(Tell me why) I hate Tuesdays

The Reserve Bank of Australia rightly takes a considered approach to economic data.

While markets and the media are sent into a frenzy over small shifts in the dollar or the unemployment rate, RBA officials usually emphasise the importance of interrogating the figures and using an accumulation of information – rather than a single data point – to help assess what exactly is going on in the economy.

Such an approach is understandable – indeed, necessary – when each decision made will directly affect the economic fortunes of more than 23 million people, as well as having significance for the international economy.

Which begs the question – why does the RBA Board meet on the first Tuesday of every month (except January), rather than the Wednesday or – as Outlier suggests – the Thursday.

Many of the major data releases from the Australian Bureau of Statistics, including the national accounts, the consumer price index and the monthly labour market reading, are scheduled for Wednesdays and Thursdays, meaning that often the RBA Board meets without access to the latest ABS figures.

This week was a case in point.

The day after the RBA Board decided to leave interest rates on hold, the national accounts for the March quarter were released, showing gross domestic product increased by just 0.6 per cent in the March quarter, holding the annual growth rate down at 2.5 per cent for the third consecutive quarter.

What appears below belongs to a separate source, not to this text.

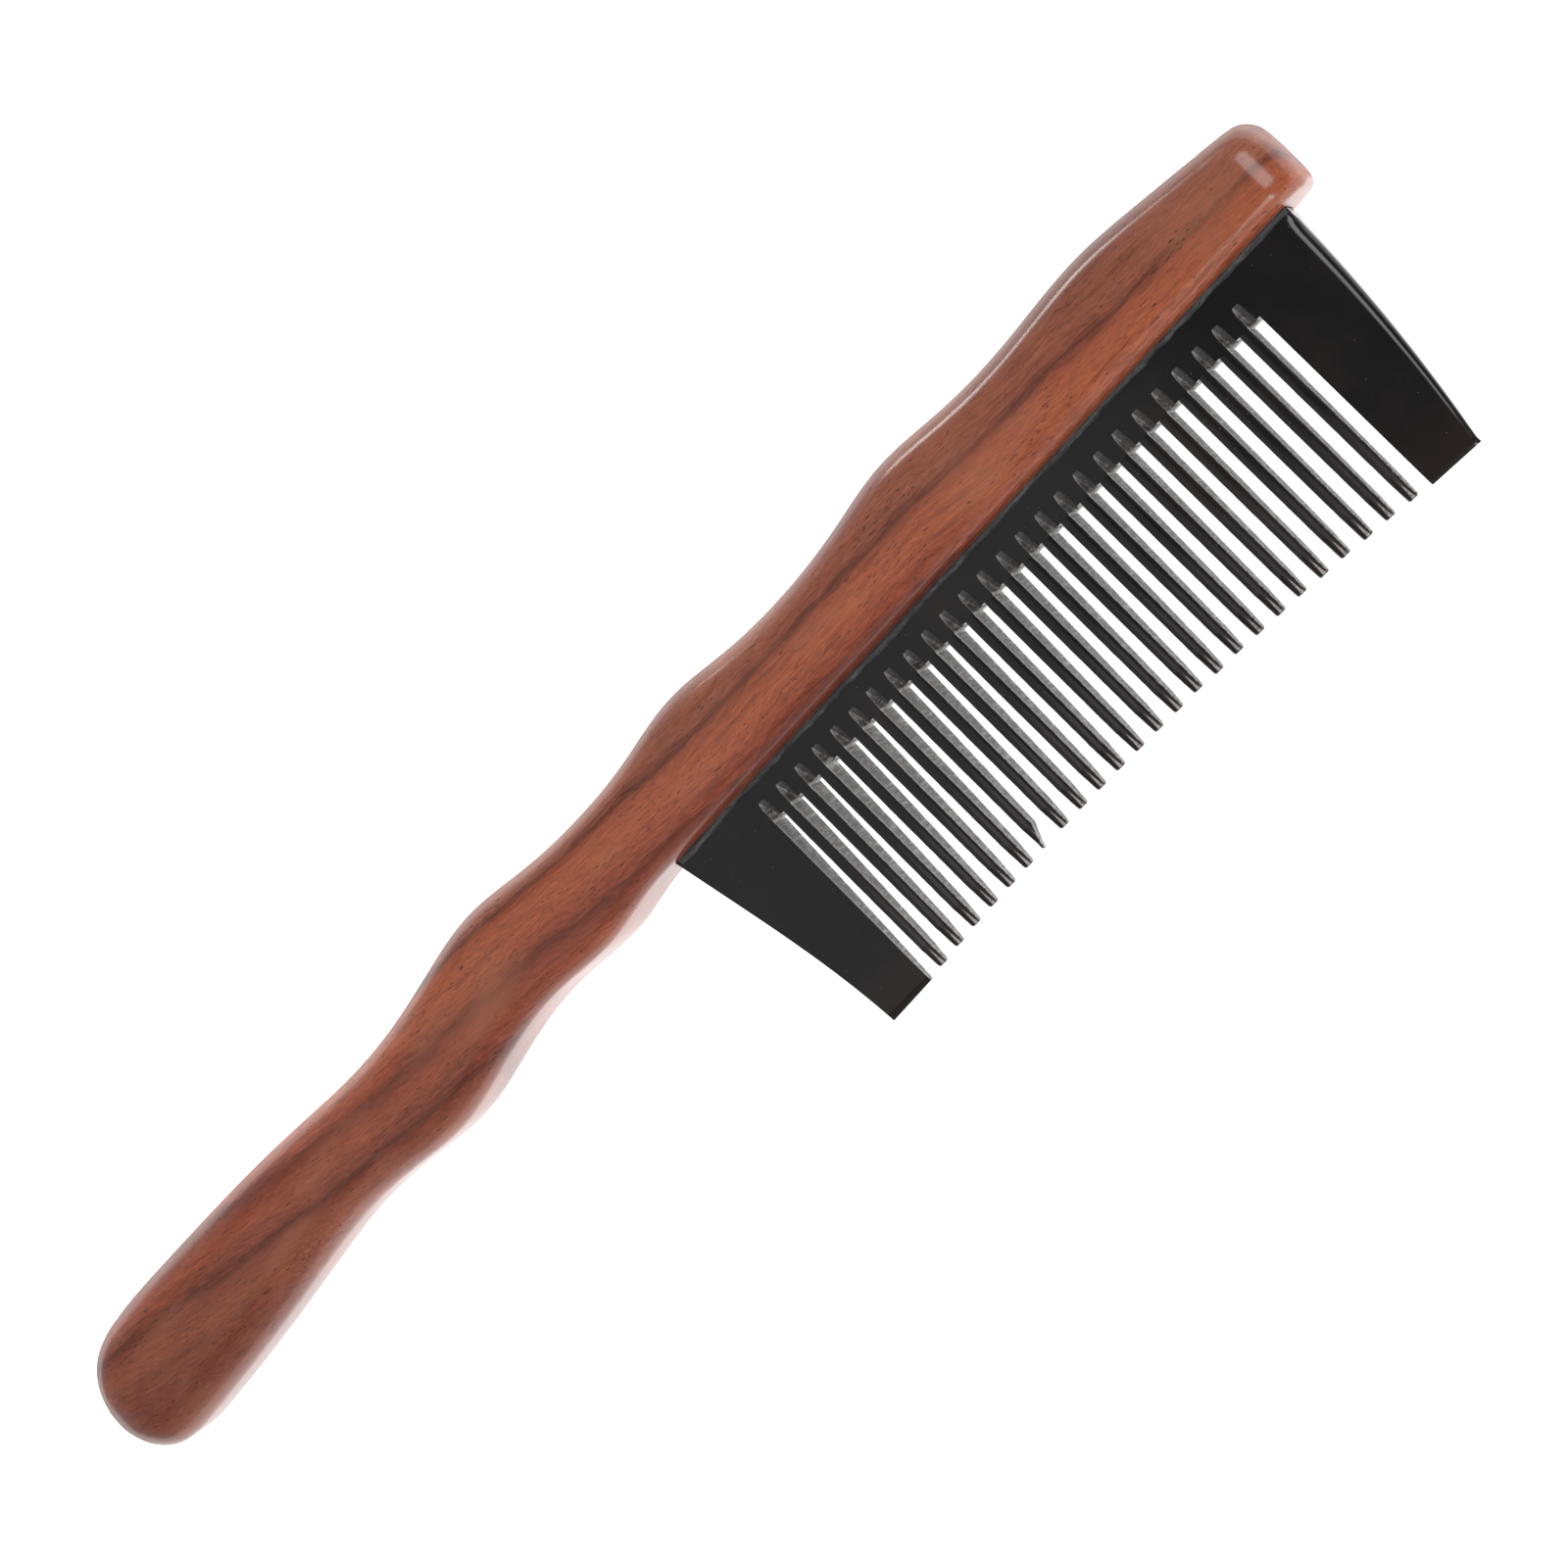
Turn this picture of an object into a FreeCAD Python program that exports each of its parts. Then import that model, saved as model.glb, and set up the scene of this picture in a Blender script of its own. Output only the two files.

The result was consistent with the observation made by RBA Governor Glenn Stevens after the Board meeting that growth in the past year had been “a bit below trend” (which is generally considered to be around 3.25 to 3.5 per cent).

But the soft growth number hasn’t helped convince people that the Reserve Bank is right when it says recent rate cuts will help push growth toward 3 per cent next year.

Instead, the growing expectation is that the central bank will have to cut the cash rate further.

All of which makes the RBA Board appear – rightly or wrongly – out of step with developments in the economy.

And, when it comes to monetary policy, appearances matter.

The demeanor of a central bank and what is says can be as influential as what it actually does with the cash rate. Just ask Ben Bernanke, Mario Draghi or Mervyn King.

So, even if having the March quarter national accounts figures at its fingertips would not have changed the decision of the RBA Board on Tuesday, the perception that it made its call without taking into account the most recent national growth data is not helpful for its cause.

If the regular Board meeting was shifted to a Thursday instead of Tuesday, it would mean that it would have access to the most recent data possible when coming to its monthly policy decisions.

And, every three months, it would have access to the latest official growth and inflation figures for its cash rate deliberations.

For the sake of perceptions, this would be reassuring for everyone.